WRITTEN REQUEST -> All of the data below should be written out exactly.

STORED DATA ->
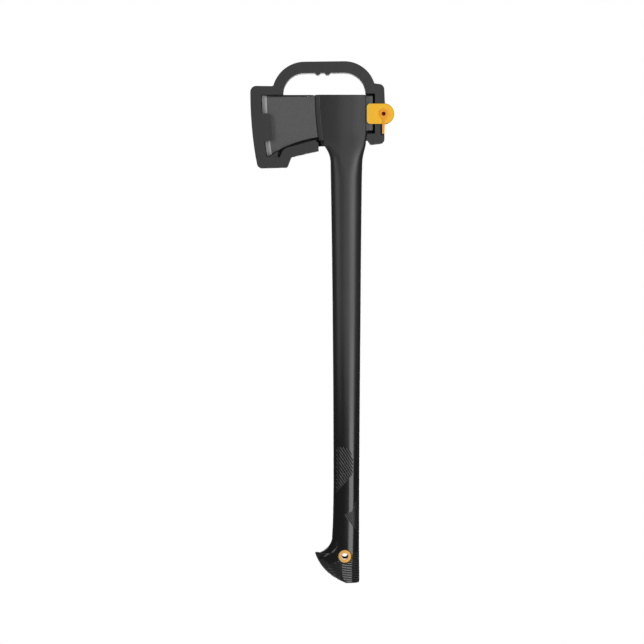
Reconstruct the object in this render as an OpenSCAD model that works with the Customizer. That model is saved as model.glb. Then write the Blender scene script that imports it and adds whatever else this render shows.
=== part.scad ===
// Long-handled chopping axe in a lockable carrying guard with a swivel latch.
// Millimetres. +Z runs up the shaft to the head, -X is the cutting side, Y is the thickness.
// The origin is the centre of the lanyard eye in the knob.

/* [Head] */
// Height of the handle's top above the lanyard eye
head_top = 670.9; // [640:0.1:690]
// Distance of the cutting edge in front of the shaft's axis, at its top corner
edge_reach = 120.9; // [118:0.1:123]
// Radius of the cutting edge's curve
edge_r = 590; // [560:5:640]
// Width of the ground bevel
bevel_w = 7; // [5:0.5:9]
// Half thickness of the blade where the ground bevel starts
bevel_half = 2; // [1.5:0.1:2.5]
// Half thickness of the blade where the handle's lip covers it
cheek_half = 9.2; // [8.6:0.1:9.6]
// Half thickness of the poll and of the waist inside the handle
poll_half = 10.5; // [10:0.1:10.7]

/* [Handle] */
// Half thickness of the handle at the head
eye_half = 15; // [14.5:0.1:15.6]
// Half thickness of the shaft at its middle
shaft_half = 13.6; // [12.8:0.1:14]
// Half thickness of the knob
knob_half = 14.2; // [13.8:0.1:14.5]
// Thickness of the hollow shaft's wall
shaft_wall = 4.2; // [3.2:0.1:5]

/* [Lanyard eye] */
// Radius of the hole for the lanyard
lanyard_r = 4.63; // [4:0.01:5]
// Radius of the eyelet's flange
flange_r = 9.3; // [8.6:0.1:10.6]
// Distance of each flange's outer face from the middle of the knob
flange_face = 14.8; // [14.6:0.1:15]

/* [Guard] */
// Distance of the guard's near face from the middle
guard_near = 11.8; // [11.6:0.1:12.2]
// Distance of the guard's far face from the middle
guard_far = 13.3; // [13:0.1:14.2]
// Thickness of the guard's walls around its hollows
guard_wall = 2.6; // [2:0.1:3]
// Height of the carrying loop's top above the head's top
loop_rise = 48.8; // [46:0.1:56]
// Distance from rib to rib in the guard's upright hollows
rib_pitch = 24; // [18:1:36]

/* [Latch] */
// Thickness of the latch plate
latch_t = 3; // [2.5:0.1:3.4]
// Radius of the latch plate's round end
latch_r = 14.75; // [14:0.05:14.8]
// Radius of the latch pin
pin_r = 5; // [4.6:0.1:5.4]
// Running clearance between the pin and the plate
pin_gap = 0.05; // [0.02:0.01:0.1]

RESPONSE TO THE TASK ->
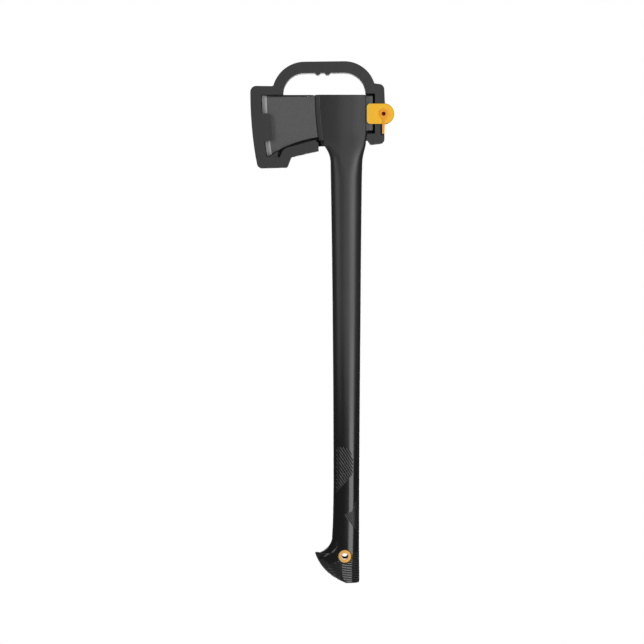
Reconstruct the object in this render as an OpenSCAD model that works with the Customizer. That model is saved as model.glb. Then write the Blender scene script that imports it and adds whatever else this render shows.
=== part.scad ===
// Long-handled chopping axe in a lockable carrying guard with a swivel latch.
// Millimetres. +Z runs up the shaft to the head, -X is the cutting side, Y is the thickness.
// The origin is the centre of the lanyard eye in the knob.

/* [Head] */
// Height of the handle's top above the lanyard eye
head_top = 670.9; // [640:0.1:690]
// Distance of the cutting edge in front of the shaft's axis, at its top corner
edge_reach = 120.9; // [118:0.1:123]
// Radius of the cutting edge's curve
edge_r = 590; // [560:5:640]
// Width of the ground bevel
bevel_w = 7; // [5:0.5:9]
// Half thickness of the blade where the ground bevel starts
bevel_half = 2; // [1.5:0.1:2.5]
// Half thickness of the blade where the handle's lip covers it
cheek_half = 9.2; // [8.6:0.1:9.6]
// Half thickness of the poll and of the waist inside the handle
poll_half = 10.5; // [10:0.1:10.7]

/* [Handle] */
// Half thickness of the handle at the head
eye_half = 15; // [14.5:0.1:15.6]
// Half thickness of the shaft at its middle
shaft_half = 13.6; // [12.8:0.1:14]
// Half thickness of the knob
knob_half = 14.2; // [13.8:0.1:14.5]
// Thickness of the hollow shaft's wall
shaft_wall = 4.2; // [3.2:0.1:5]

/* [Lanyard eye] */
// Radius of the hole for the lanyard
lanyard_r = 4.63; // [4:0.01:5]
// Radius of the eyelet's flange
flange_r = 9.3; // [8.6:0.1:10.6]
// Distance of each flange's outer face from the middle of the knob
flange_face = 14.8; // [14.6:0.1:15]

/* [Guard] */
// Distance of the guard's near face from the middle
guard_near = 11.8; // [11.6:0.1:12.2]
// Distance of the guard's far face from the middle
guard_far = 13.3; // [13:0.1:14.2]
// Thickness of the guard's walls around its hollows
guard_wall = 2.6; // [2:0.1:3]
// Height of the carrying loop's top above the head's top
loop_rise = 48.8; // [46:0.1:56]
// Distance from rib to rib in the guard's upright hollows
rib_pitch = 24; // [18:1:36]

/* [Latch] */
// Thickness of the latch plate
latch_t = 3; // [2.5:0.1:3.4]
// Radius of the latch plate's round end
latch_r = 14.75; // [14:0.05:14.8]
// Radius of the latch pin
pin_r = 5; // [4.6:0.1:5.4]
// Running clearance between the pin and the plate
pin_gap = 0.05; // [0.02:0.01:0.1]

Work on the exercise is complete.